What needs to be done> Each entry needs to be restated exactly as written.

>> START

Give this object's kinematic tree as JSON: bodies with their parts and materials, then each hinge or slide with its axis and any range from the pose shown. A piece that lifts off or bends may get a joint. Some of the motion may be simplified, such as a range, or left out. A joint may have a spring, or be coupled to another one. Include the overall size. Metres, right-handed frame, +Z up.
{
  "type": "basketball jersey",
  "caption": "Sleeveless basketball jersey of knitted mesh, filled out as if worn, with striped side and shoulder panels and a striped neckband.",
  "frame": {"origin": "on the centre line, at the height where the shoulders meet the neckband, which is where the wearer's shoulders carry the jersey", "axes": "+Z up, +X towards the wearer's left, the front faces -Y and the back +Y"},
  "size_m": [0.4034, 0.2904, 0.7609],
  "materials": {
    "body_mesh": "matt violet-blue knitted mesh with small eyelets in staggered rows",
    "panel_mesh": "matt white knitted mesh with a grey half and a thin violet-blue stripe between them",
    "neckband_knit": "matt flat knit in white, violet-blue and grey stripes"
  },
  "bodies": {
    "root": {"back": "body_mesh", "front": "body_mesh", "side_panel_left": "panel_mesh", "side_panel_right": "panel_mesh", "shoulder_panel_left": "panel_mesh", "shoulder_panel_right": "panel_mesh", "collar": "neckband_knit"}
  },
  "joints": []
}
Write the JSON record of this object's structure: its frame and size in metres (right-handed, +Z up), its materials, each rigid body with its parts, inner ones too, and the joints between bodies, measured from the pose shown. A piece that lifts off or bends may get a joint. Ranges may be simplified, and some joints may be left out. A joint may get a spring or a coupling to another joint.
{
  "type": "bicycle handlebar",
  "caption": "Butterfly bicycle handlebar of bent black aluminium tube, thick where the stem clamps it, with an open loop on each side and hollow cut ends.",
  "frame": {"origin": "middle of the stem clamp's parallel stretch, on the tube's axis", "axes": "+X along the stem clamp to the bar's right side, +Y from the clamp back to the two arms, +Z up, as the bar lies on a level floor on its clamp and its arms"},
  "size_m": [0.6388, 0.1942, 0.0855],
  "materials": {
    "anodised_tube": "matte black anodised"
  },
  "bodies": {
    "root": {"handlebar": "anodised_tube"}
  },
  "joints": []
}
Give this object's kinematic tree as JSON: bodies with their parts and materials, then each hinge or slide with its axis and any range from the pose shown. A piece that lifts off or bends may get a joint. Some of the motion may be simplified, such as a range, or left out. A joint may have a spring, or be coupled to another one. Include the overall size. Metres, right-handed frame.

>> END

Task result>
Give this object's kinematic tree as JSON: bodies with their parts and materials, then each hinge or slide with its axis and any range from the pose shown. A piece that lifts off or bends may get a joint. Some of the motion may be simplified, such as a range, or left out. A joint may have a spring, or be coupled to another one. Include the overall size. Metres, right-handed frame, +Z up.
{
  "type": "basketball jersey",
  "caption": "Sleeveless basketball jersey of knitted mesh, filled out as if worn, with striped side and shoulder panels and a striped neckband.",
  "frame": {"origin": "on the centre line, at the height where the shoulders meet the neckband, which is where the wearer's shoulders carry the jersey", "axes": "+Z up, +X towards the wearer's left, the front faces -Y and the back +Y"},
  "size_m": [0.4034, 0.2904, 0.7609],
  "materials": {
    "body_mesh": "matt violet-blue knitted mesh with small eyelets in staggered rows",
    "panel_mesh": "matt white knitted mesh with a grey half and a thin violet-blue stripe between them",
    "neckband_knit": "matt flat knit in white, violet-blue and grey stripes"
  },
  "bodies": {
    "root": {"back": "body_mesh", "front": "body_mesh", "side_panel_left": "panel_mesh", "side_panel_right": "panel_mesh", "shoulder_panel_left": "panel_mesh", "shoulder_panel_right": "panel_mesh", "collar": "neckband_knit"}
  },
  "joints": []
}
Write the JSON record of this object's structure: its frame and size in metres (right-handed, +Z up), its materials, each rigid body with its parts, inner ones too, and the joints between bodies, measured from the pose shown. A piece that lifts off or bends may get a joint. Ranges may be simplified, and some joints may be left out. A joint may get a spring or a coupling to another joint.
{
  "type": "bicycle handlebar",
  "caption": "Butterfly bicycle handlebar of bent black aluminium tube, thick where the stem clamps it, with an open loop on each side and hollow cut ends.",
  "frame": {"origin": "middle of the stem clamp's parallel stretch, on the tube's axis", "axes": "+X along the stem clamp to the bar's right side, +Y from the clamp back to the two arms, +Z up, as the bar lies on a level floor on its clamp and its arms"},
  "size_m": [0.6388, 0.1942, 0.0855],
  "materials": {
    "anodised_tube": "matte black anodised"
  },
  "bodies": {
    "root": {"handlebar": "anodised_tube"}
  },
  "joints": []
}
Give this object's kinematic tree as JSON: bodies with their parts and materials, then each hinge or slide with its axis and any range from the pose shown. A piece that lifts off or bends may get a joint. Some of the motion may be simplified, such as a range, or left out. A joint may have a spring, or be coupled to another one. Include the overall size. Metres, right-handed frame.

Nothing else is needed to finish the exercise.